▶ [Problem details] Separate out the lines that hold "scene".

▶ [Data provided]
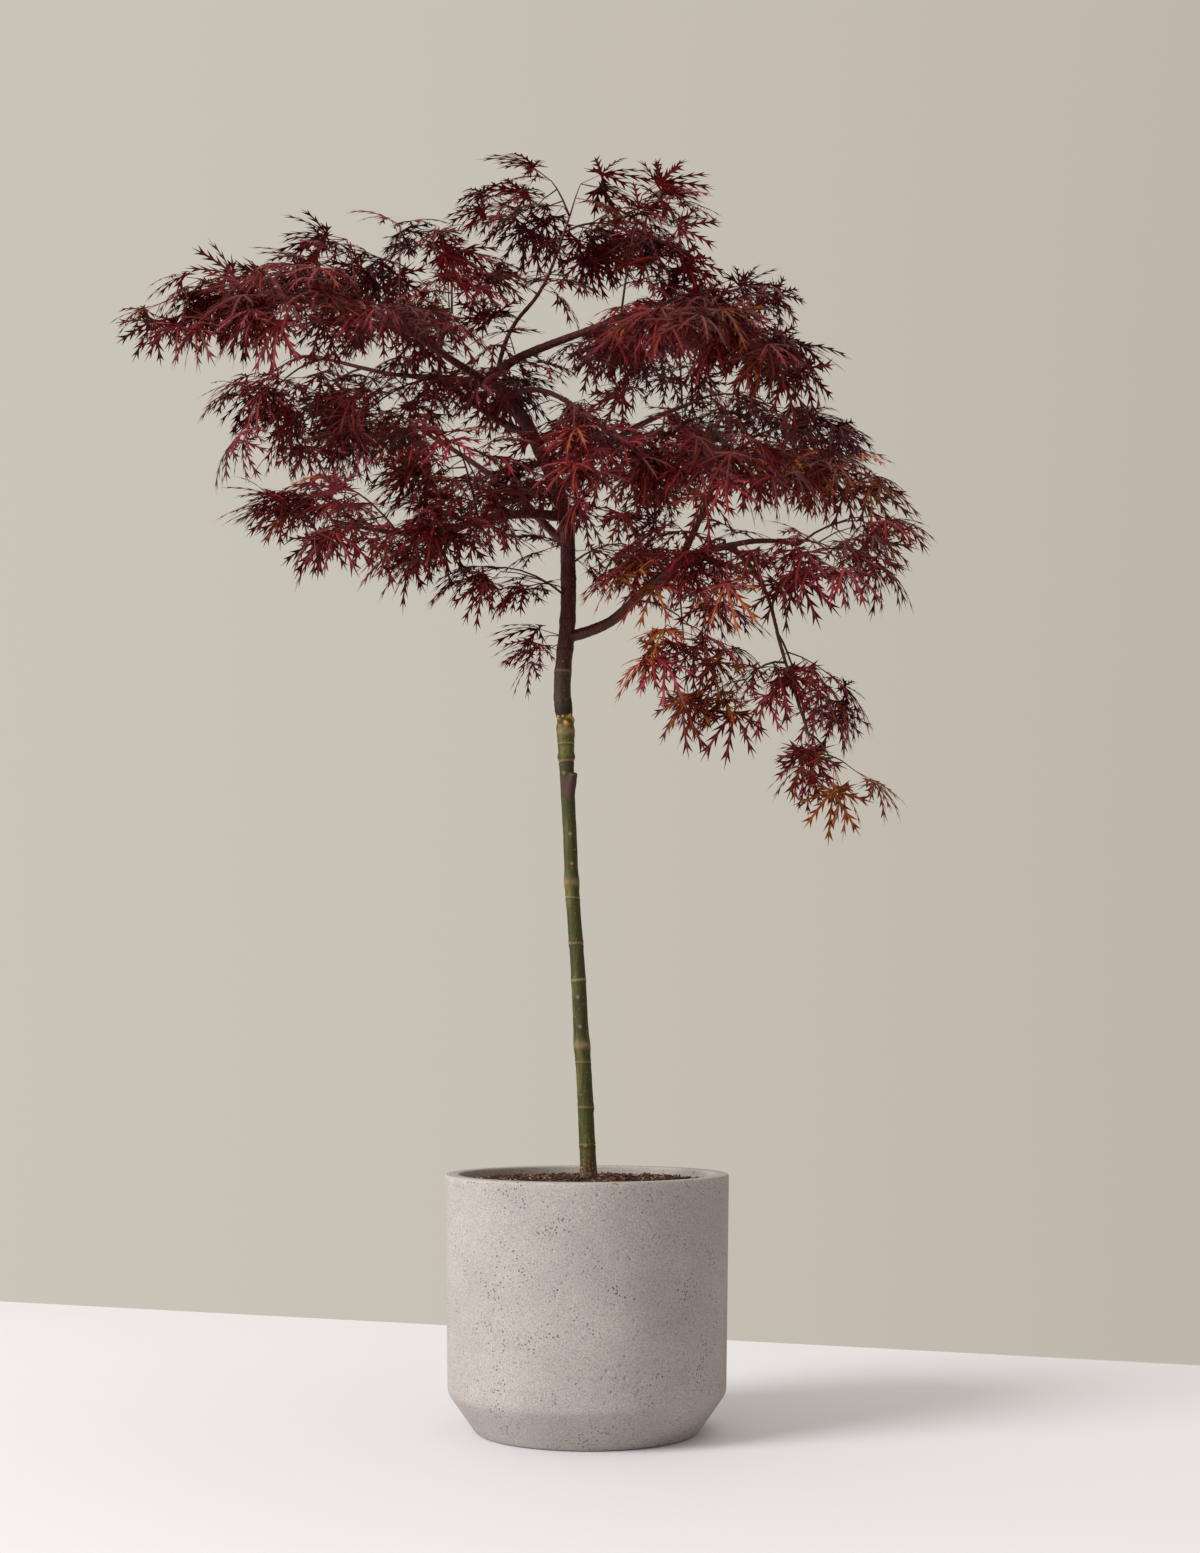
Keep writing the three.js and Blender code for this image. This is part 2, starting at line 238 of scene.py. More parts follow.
def makeFloor():
    material, _, shader = newMaterial("floorPaint")
    shader.inputs["Base Color"].default_value = view["floor"]
    shader.inputs["Roughness"].default_value = 0.7
    size = view["floorSize"]
    x, y, turn = view["floorEdge"]
    bm = bmesh.new()
    bmesh.ops.create_grid(bm, x_segments=1, y_segments=1, size=size / 2)
    bmesh.ops.translate(bm, verts=bm.verts, vec=(0, -size / 2, 0))
    place = Matrix.Translation((x, y, 0)) @ Matrix.Rotation(math.radians(turn), 4, "Z")
    bmesh.ops.transform(bm, verts=bm.verts, matrix=place)
    addObject("floor", bm, [material], smooth=False)


def addLight(name, place, size, watts, colour):
    data = bpy.data.lights.new(name, "AREA")
    data.shape = "DISK"
    data.size = size
    data.energy = watts
    data.color = colour
    light = bpy.data.objects.new(name, data)
    light.location = place
    light.rotation_euler = (Vector((0, 0, view["aim"])) - Vector(place)).to_track_quat("-Z", "Y").to_euler()
    bpy.context.scene.collection.objects.link(light)


def makeLights():
    for name, settings in lights.items():
        addLight(name, *settings)
    world = bpy.data.worlds.new("studio")
    world.use_nodes = True
    tree = world.node_tree
    direction = addNode(tree, "ShaderNodeTexCoord").outputs["Generated"]
    across = addNode(tree, "ShaderNodeSeparateXYZ", {"Vector": direction}).outputs[0]
    left, middle, right = view["wall"]
    wall = ramp(tree, maths(tree, "ADD", across, 0.5), [(0.22, left), (0.46, middle), (0.76, right)])
    tree.links.new(wall, tree.nodes["Background"].inputs["Color"])
    bpy.context.scene.world = world
    bpy.context.scene.view_settings.view_transform = "Standard"


# pot

pot = {
    "segments": 400,
    "wall": 0.014,
    "chamferHeight": 0.040,
    "footRadius": 0.110,
    "draft": 0.0025,  # how much the side leans in below the rim
    "base": 0.022,
    "rimBevel": 0.0018,
    "chamferBevel": 0.004,
    "innerChamfer": 0.004,  # how much higher the slanted band starts inside
    "innerFoot": 0.006,  # how much narrower the floor is than the foot
    "rowHeight": 0.0022,
    "drainRadius": 0.006,
    "drainCircle": 0.055,
    "drainTurns": (90, 210, 330),
    "pits": 520,
    "pitDepth": 0.0007,
    "pitMargin": 0.008,  # smooth concrete left at the rim and at the slanted band
    "pitSizes": (0.24, 0.34, 0.42),  # how far a pit's edge is drawn in, of a row
}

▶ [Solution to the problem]
Keep writing the three.js and Blender code for this image. This is part 2, starting at line 238 of scene.py. More parts follow.
    bpy.context.scene.collection.objects.link(light)
    bpy.context.scene.world = world
    bpy.context.scene.view_settings.view_transform = "Standard"